## BEGIN

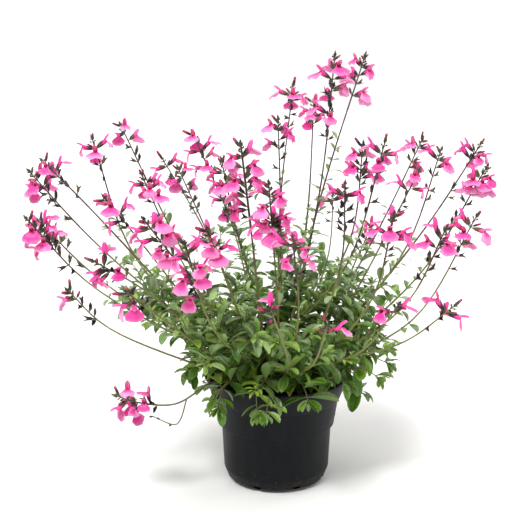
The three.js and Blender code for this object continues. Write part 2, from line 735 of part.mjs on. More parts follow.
// A spent calyx: two claws, open towards its end
function growSpent(body, root, place) {
  const mouth = addPoints(body, place, [
    ...diamond(SPENT.mouth, SPENT.radius),
    [SPENT.length, 0, SPENT.gape],
    [SPENT.length, 0, -SPENT.gape],
  ]);
  const [bottom, left, top, right, upper, lower] = [0, 1, 2, 3, 4, 5].map((i) => mouth + i);
  addSleeve(body, root, mouth);
  body.faces.push([left, top, upper], [top, right, upper], [left, upper, right]);
  body.faces.push([left, right, lower], [right, bottom, lower], [bottom, left, lower]);
}

// Plans: where everything grows, worked out before any of it is made

function planStem(row, index, branch, leader, forkNumber) {
  const foot = [branch.foot[0], branch.foot[1], MIX.top - FOOT.depth + FOOT.play];
  const collar = [branch.foot[0], branch.foot[1], MIX.top + FOOT.rise];
  const forkAt = STEM.firstFork + STEM.forkStep * forkNumber;
  const draw = drawsFrom(SEED.stems + index);
  const start = leader ? leader.path.at(forkAt) : collar;
  const path = new Path([start, ...row.via, row.tip], draw(0, 3), 8, leader ? [] : [foot]);
  const footRadius = leader ? STEM.forkRadius : STEM.footRadius;
  const stemEnd = path.length - row.raceme;
  return {
    ...row,
    index,
    path,
    stemEnd,
    isLeader: !leader,
    draw,
    radiusAt: (distance) => mix(footRadius, STEM.topRadius, Math.min(1, distance / stemEnd)),
  };
}

function planBranch(branch, rows, firstIndex) {
  const stems = [];
  rows.forEach((row, i) => stems.push(planStem(row, firstIndex + i, branch, stems[0], i - 1)));
  return { ...branch, node: `branch_${branch.name}`, stems };
}

function planPlant() {
  const rows = [...STEMS, TRAILER];
  let index = 0;
  return BRANCHES.map((branch) => {
    const own = rows.filter((row) => row.branch === branch.name);
    const plan = planBranch(branch, own, index);
    index += own.length;
    return plan;
  });
}

function racemeRadius(stem) {
  const budStart = stem.path.length - RACEME.budLength;
  return (distance) => {
    if (distance >= stem.path.length - 0.01) return RACEME.tipRadius;
    if (distance > budStart - 0.01) return RACEME.budRadius;
    return mix(RACEME.footRadius, RACEME.waistRadius, (distance - stem.stemEnd) / stem.raceme);
  };
}

// Where the buds, open flowers and spent calyces of a raceme sit, from its tip down
function flowerLevels(stem) {
  const { draw, path } = stem;
  const [open, closed, spent] = stem.flowers;
  const firstFace = Math.floor(draw(0, 4));
  const levels = [];
  for (const [kind, count] of [["bud", closed], ["open", open], ["spent", spent]]) {
    for (let i = 0; i < count; i += 1) {
      if (i % 2 === 0) {
        const number = levels.length;
        levels.push({
          distance: path.length - RACEME.budLength - RACEME.neck - RACEME.step * number,
          face: firstFace + number,
          sites: [],
        });
      }
      const rise = degrees(FLOWER_RISE[kind]) + draw(-FLOWER_SPREAD.rise, FLOWER_SPREAD.rise);
      const turn = draw(-FLOWER_SPREAD.turn, FLOWER_SPREAD.turn);
      levels[levels.length - 1].sites.push({ kind, rise, turn });
    }
  }
  return levels;
}

// Tries the faces of a joint, and turns from each, until a piece is clear of the rest, and claims its room
function seat(room, ownStem, taken, firstFace, makeTrial) {
  for (const step of FACE_TRIES) {
    const face = (firstFace + step) % 4;
    for (const swing of taken.has(face) ? [] : SWINGS) {
      const trial = makeTrial(face, degrees(swing));
      if (room.fits(trial.balls, ownStem)) {
        room.claim(trial.balls, `${ownStem} piece`);
        taken.add(face);
        return { ...trial, face };
      }
    }
  }
  return null;
}

const FLOWER_MAKERS = { open: growBloom, bud: growBud, spent: growSpent };

function seatFlowers(room, owner, stem, radiusAt) {
  return flowerLevels(stem).map(({ distance, face, sites }) => {
    const taken = new Set();
    const pieces = sites.map(({ kind, rise, turn }, i) => {
      const seated = seat(room, owner, taken, face + 2 * i, (trialFace, swing) => {
        const place = placeOnFace(stem.path, distance, radiusAt(distance), trialFace, turn + swing, rise);
        return { place, balls: ballsAt(place, kind === "open" ? BLOOM_BALLS : POD_BALLS) };
      });
      return seated && { ...seated, grow: FLOWER_MAKERS[kind] };
    });
    return { distance, pieces: pieces.filter(Boolean) };
  });
}

// Leaves are largest low on the plant
function leafSize(height, share) {
  const t = Math.min(1, Math.max(0, (height - LEAF.lowHeight) / (LEAF.topHeight - LEAF.lowHeight)));
  return {
    length: mix(LEAF.lowLength, LEAF.topLength, t) * share,
    width: mix(LEAF.lowWidth, LEAF.topWidth, t) * share,
  };
}

// The leaves of a joint: an opposite pair first, and smaller ones between them
function seatLeaves(room, owner, path, radiusAt, distance, firstFace, count, draw) {
  const taken = new Set();
  const pieces = [0, 2, 1, 3].slice(0, count).map((quarter, i) => {
    const rise = degrees(draw(LEAF_SPREAD.lowRise, LEAF_SPREAD.highRise));
    const turn = draw(-LEAF_SPREAD.turn, LEAF_SPREAD.turn);
    const share = draw(LEAF_SPREAD.smallest, LEAF_SPREAD.largest) * (i < 2 ? 1 : LEAF_SPREAD.between);
    const size = leafSize(path.at(distance)[2], share);
    const seated = seat(room, owner, taken, firstFace + quarter, (face, swing) => {
      const place = placeOnFace(path, distance, radiusAt(distance), face, turn + swing, rise);
      return { place, balls: leafBalls(place, size) };
    });
    return seated && { ...seated, grow: leafMaker(size) };
  });
  return { distance, pieces: pieces.filter(Boolean) };
}

// The joints with leaves up a stem, each turned a quarter from the last
function leafJoints(room, stem, owner) {
  const { draw, path } = stem;
  const from = stem.isLeader ? LEAFY.leaderFrom : LEAFY.from;
  const levels = Math.floor((stem.stemEnd * LEAFY.share - from) / LEAFY.spacing);
  const firstLevel = stem.index % LEAFY.keep;
  const joints = [];
  for (let level = firstLevel; level < levels; level += LEAFY.keep) {
    const distance = from + LEAFY.spacing * level;
    const count = LEAFY.counts[joints.length] ?? 2;
    joints.push(seatLeaves(room, owner, path, stem.radiusAt, distance, level, count, draw));
  }
  return joints;
}

function planShoot(stem) {
  const { draw, path } = stem;
  const start = mix(SHOOT.lowStart, SHOOT.highStart, draw(0, 1)) * stem.stemEnd + SHOOT.startOffset;
  const origin = path.at(start);
  const outward = Math.atan2(origin[1], origin[0]) + draw(-SHOOT.sidewaysSpread, SHOOT.sidewaysSpread);
  const reach = draw(SHOOT.shortest, SHOOT.longest);
  const rise = degrees(draw(0, SHOOT.steepest));
  const flat = [Math.cos(outward), Math.sin(outward), 0];
  const end = add(origin, add(scale(flat, reach * Math.cos(rise)), scale(UP, reach * Math.sin(rise))));
  const middle = add(mixPoints(origin, end, 0.5), scale(UP, reach * SHOOT.arch));
  return new Path([origin, middle, end], draw(0, 3), 4);
}

// Building: each branch and raceme from its plan

function claimStems(room, branches) {
  for (const stem of branches.flatMap((branch) => branch.stems)) {
    const radiusAt = racemeRadius(stem);
    room.claim(ballsAlong(stem.path, 0, stem.stemEnd, stem.radiusAt), `stem_${stem.index}`);
    room.claim(ballsAlong(stem.path, stem.stemEnd + 1, stem.path.length, radiusAt), `raceme_${stem.index}`);
  }
}

function racemeSolid(room, stem) {
  const { path } = stem;
  const radiusAt = racemeRadius(stem);
  const joints = seatFlowers(room, `raceme_${stem.index}`, stem, radiusAt);
  joints.push({ distance: path.length - RACEME.budLength });
  const body = stemBody(path, stem.stemEnd + SEAT_GAP, path.length, radiusAt, joints, STEM.span);
  return solidFrom(body.points, body.faces);
}

function shootSolid(room, stem) {
  const path = planShoot(stem);
  const owner = `shoot_${stem.index}`;
  const radiusAt = (distance) => mix(SHOOT.radius, SHOOT.tipRadius, distance / path.length);
  const balls = ballsAlong(path, SHOOT.rootLength, path.length, radiusAt);
  if (!room.fits(balls, `stem_${stem.index}`)) return null;
  room.claim(balls, owner);
  const joints = SHOOT.pairs.map((share, i) =>
    seatLeaves(room, owner, path, radiusAt, path.length * share, i, 2, stem.draw),
  );
  const body = stemBody(path, 0, path.length, radiusAt, joints, STEM.span);
  return solidFrom(body.points, body.faces);
}

function stemSolid(room, stem) {
  const joints = leafJoints(room, stem, `stem_${stem.index}`);
  if (stem.isLeader) joints.push({ distance: stem.path.distances[1] });
  const body = stemBody(stem.path, 0, stem.stemEnd, stem.radiusAt, joints, STEM.span);
  return solidFrom(body.points, body.faces);
}

function branchSolid(room, branch) {
  const bearers = branch.stems.filter(({ index }) => SHOOT.bearers.includes(index % SHOOT.every));
  const shoots = bearers.map((stem) => shootSolid(room, stem));
  const stems = branch.stems.map((stem) => stemSolid(room, stem));
  return [...stems, ...shoots.filter(Boolean)].reduce((whole, solid) => whole.add(solid));
}

function buildPlant() {
  const group = new THREE.Group();
  const branches = planPlant();
  const room = new Room();
  claimStems(room, branches);
  group.add(meshFrom("pot", potSolid(), FINISH.plastic));
  group.add(meshFrom("potting_mix", mixSolid(branches), FINISH.mix));
  for (const branch of branches) {
    branch.stems.forEach((stem, i) => {
      group.add(meshFrom(`raceme_${branch.name}_${i + 1}`, racemeSolid(room, stem), FINISH.flower));
    });
  }
  for (const branch of branches) {
    group.add(meshFrom(branch.node, branchSolid(room, branch), FINISH.foliage));
  }
  return group;
}

export default buildPlant();
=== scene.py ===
"""Potted baby sage in flower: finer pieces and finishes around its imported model.

Plans and sizes are in millimetres and meshes in metres. Z is up, and -Y is the front.
"""

from __future__ import annotations

import json
import logging
from dataclasses import dataclass, field
from enum import Enum, IntEnum
from math import atan2, ceil, cos, exp, floor, pi, radians, sin, sqrt

import bpy
import numpy as np
from bpy.types import Material, Mesh, NodeSocket, Object
from mathutils import Matrix, Vector

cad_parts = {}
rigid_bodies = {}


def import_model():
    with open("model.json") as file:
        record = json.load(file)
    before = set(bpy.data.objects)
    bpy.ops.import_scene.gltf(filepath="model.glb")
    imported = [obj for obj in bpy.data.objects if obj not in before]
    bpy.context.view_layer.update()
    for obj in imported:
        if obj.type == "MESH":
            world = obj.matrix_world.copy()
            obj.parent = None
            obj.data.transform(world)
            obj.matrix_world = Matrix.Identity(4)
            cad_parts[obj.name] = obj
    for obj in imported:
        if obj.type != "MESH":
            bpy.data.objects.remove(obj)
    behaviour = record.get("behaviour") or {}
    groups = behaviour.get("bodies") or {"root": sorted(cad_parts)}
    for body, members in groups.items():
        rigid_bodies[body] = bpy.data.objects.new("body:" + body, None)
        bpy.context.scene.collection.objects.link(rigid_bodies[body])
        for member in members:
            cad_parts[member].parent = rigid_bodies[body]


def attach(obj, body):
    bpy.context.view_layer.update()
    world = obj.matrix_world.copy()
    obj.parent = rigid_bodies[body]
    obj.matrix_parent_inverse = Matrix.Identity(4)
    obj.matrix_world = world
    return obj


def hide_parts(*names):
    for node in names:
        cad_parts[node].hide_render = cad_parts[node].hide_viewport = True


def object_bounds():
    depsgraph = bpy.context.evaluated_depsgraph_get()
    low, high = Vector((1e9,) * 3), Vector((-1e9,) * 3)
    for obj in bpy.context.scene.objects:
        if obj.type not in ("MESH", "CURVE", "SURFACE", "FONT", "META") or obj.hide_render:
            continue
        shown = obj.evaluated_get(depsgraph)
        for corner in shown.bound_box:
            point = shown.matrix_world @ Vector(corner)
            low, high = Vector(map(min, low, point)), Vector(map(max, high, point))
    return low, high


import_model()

LOG = logging.getLogger("baby_sage")
CAD_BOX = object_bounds()

Array = np.ndarray
Span = tuple[float, float]
Spot = tuple[float, float, float]
Balls = tuple[Array, Array]

# Metres in a millimetre
MM = 0.001

# The numbers that turn a seed into draws
MULTIPLIER = 16807
MODULUS = 2147483647
SEED_STEP = 7919
SEED_START = 17

# A direction that no stem points in, and the upright one
SIDE_HINT = np.array([0.31, 0.94, 0.17])
UP = np.array([0.0, 0.0, 1.0])

# The turns a piece tries to find room, and the order in which it tries a stem's faces
SWINGS = (0, 24, -24, 42, -42)
FACE_TRIES = (0, 1, 3, 2)

# The balls that stand for an open flower and for a bud or calyx: forward, side, up and radius
BLOOM_ROWS = (
    (6, 0, 0, 1.8),
    (11, 0, 0, 2.6),
    (15.5, 0, 0, 3),
    (20.5, 0, 0.5, 3.4),
    (26.5, 0, 4.9, 1.6),
    (23, 0, -7.15, 4.4),
    (24, 5.4, -5.5, 3.6),
    (24, -5.4, -5.5, 3.6),
)
POD_ROWS = ((4, 0, 0, 2.2), (8, 0, 0, 2.2), (12, 0, 0, 2.2))
# The far points of an open flower of size one
BLOOM_OUTLINE = np.array([(28, 0, 4, 1.0), (26, 13, -11, 0.5), (26, -13, -11, 0.5)])

# The branches and where each stands in the pot, sorted round the plant from the right
BRANCHES = {
    "right": (31, 2),
    "right_back": (24, 19),
    "back": (7, 31),
    "left_back": (-15, 27),
    "left_rear": (-31, 13),
    "left": (-33, -3),
    "left_front": (-28, -19),
    "front_left": (-12, -30),
    "front": (6, -32),
    "right_front": (24, -21),
    "centre": (1, 1),
}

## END

Your task is to give again the lines from the one containing "branchSolid(room, branch), FINISH.foliage));" to the one containing "from __future__ import annotations", both lines included, exactly and without anything added.

▶ Answer to the problem
    group.add(meshFrom(branch.node, branchSolid(room, branch), FINISH.foliage));
  }
  return group;
}

export default buildPlant();
=== scene.py ===
"""Potted baby sage in flower: finer pieces and finishes around its imported model.

Plans and sizes are in millimetres and meshes in metres. Z is up, and -Y is the front.
"""

from __future__ import annotations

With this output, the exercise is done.